◆ DESCRIPTION OF THE TASK
How many of the lines below include "Blender"? Give the number and no other words.

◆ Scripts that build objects
:::
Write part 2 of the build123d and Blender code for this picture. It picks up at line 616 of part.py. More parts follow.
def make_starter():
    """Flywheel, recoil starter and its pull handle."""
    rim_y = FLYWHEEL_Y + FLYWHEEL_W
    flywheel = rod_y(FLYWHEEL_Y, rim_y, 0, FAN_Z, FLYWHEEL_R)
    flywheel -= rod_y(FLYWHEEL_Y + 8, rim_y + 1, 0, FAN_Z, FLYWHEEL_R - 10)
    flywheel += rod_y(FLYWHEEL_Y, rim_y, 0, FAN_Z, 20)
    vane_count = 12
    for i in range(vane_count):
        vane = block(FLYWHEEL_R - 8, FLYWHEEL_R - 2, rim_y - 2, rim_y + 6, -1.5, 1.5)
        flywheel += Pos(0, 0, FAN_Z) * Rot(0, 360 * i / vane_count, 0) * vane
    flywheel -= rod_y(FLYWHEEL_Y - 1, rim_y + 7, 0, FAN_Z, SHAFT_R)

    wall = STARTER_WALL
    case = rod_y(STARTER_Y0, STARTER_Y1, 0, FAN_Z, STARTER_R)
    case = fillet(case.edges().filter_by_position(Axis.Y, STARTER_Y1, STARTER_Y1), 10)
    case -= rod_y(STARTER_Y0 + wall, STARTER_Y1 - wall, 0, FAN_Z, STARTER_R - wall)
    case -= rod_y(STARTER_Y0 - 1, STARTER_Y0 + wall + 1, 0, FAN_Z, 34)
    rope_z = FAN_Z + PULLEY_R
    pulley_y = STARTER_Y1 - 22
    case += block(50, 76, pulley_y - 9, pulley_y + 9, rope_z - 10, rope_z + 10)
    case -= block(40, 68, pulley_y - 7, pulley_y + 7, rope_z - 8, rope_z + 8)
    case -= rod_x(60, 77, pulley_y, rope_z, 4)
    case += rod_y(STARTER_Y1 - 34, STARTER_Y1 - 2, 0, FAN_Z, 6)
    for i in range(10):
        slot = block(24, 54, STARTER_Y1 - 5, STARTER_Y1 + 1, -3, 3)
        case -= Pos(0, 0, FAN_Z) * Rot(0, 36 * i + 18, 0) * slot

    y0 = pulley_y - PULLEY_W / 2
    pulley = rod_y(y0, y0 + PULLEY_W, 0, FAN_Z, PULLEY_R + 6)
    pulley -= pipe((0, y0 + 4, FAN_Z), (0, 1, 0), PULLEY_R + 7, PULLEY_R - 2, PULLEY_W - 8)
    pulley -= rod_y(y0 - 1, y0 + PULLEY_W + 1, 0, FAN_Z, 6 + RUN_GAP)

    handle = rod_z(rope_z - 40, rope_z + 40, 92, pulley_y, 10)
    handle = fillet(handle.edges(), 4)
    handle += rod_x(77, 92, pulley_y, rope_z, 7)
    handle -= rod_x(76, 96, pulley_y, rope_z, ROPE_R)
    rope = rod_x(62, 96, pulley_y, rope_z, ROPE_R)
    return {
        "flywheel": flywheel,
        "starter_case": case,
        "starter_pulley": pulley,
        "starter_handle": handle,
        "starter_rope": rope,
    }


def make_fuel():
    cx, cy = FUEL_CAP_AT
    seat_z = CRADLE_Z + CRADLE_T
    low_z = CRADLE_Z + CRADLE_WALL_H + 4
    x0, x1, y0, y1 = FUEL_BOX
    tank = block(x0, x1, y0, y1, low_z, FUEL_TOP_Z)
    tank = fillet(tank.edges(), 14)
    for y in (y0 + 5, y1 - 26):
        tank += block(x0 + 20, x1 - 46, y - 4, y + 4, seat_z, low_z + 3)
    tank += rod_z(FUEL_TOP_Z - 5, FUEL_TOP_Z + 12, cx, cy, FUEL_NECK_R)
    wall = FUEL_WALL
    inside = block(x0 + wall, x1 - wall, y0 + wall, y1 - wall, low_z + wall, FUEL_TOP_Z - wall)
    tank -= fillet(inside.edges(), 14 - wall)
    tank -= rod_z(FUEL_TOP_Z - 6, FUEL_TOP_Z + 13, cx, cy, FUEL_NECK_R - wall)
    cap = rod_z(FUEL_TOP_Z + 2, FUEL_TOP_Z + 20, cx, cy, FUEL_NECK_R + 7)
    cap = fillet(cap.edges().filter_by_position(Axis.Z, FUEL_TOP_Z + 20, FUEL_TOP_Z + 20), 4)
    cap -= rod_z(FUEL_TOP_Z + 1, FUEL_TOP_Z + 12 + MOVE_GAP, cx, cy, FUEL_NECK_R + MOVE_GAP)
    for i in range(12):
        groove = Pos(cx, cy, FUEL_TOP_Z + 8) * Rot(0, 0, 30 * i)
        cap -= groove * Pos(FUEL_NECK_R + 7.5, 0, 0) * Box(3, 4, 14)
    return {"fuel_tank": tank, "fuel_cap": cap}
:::
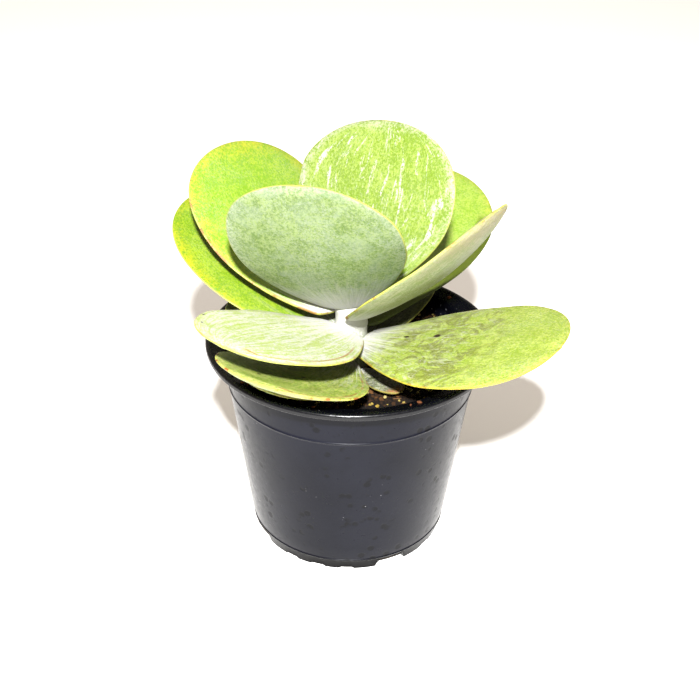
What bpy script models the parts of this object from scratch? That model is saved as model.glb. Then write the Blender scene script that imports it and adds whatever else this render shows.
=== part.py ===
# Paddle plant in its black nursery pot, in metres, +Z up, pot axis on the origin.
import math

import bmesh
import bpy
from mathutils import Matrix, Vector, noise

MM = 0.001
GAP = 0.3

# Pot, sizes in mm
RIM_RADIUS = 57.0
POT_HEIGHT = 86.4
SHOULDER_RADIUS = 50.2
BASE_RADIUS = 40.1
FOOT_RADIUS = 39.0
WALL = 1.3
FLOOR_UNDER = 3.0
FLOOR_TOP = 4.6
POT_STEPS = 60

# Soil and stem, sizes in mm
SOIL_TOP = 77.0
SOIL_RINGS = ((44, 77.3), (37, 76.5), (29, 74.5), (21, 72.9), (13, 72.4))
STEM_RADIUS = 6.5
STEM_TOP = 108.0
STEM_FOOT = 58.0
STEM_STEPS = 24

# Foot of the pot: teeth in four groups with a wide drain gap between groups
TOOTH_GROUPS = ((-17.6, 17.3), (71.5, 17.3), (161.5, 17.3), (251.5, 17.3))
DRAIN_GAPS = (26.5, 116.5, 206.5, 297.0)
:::
◆ RESPONSE BELOW
2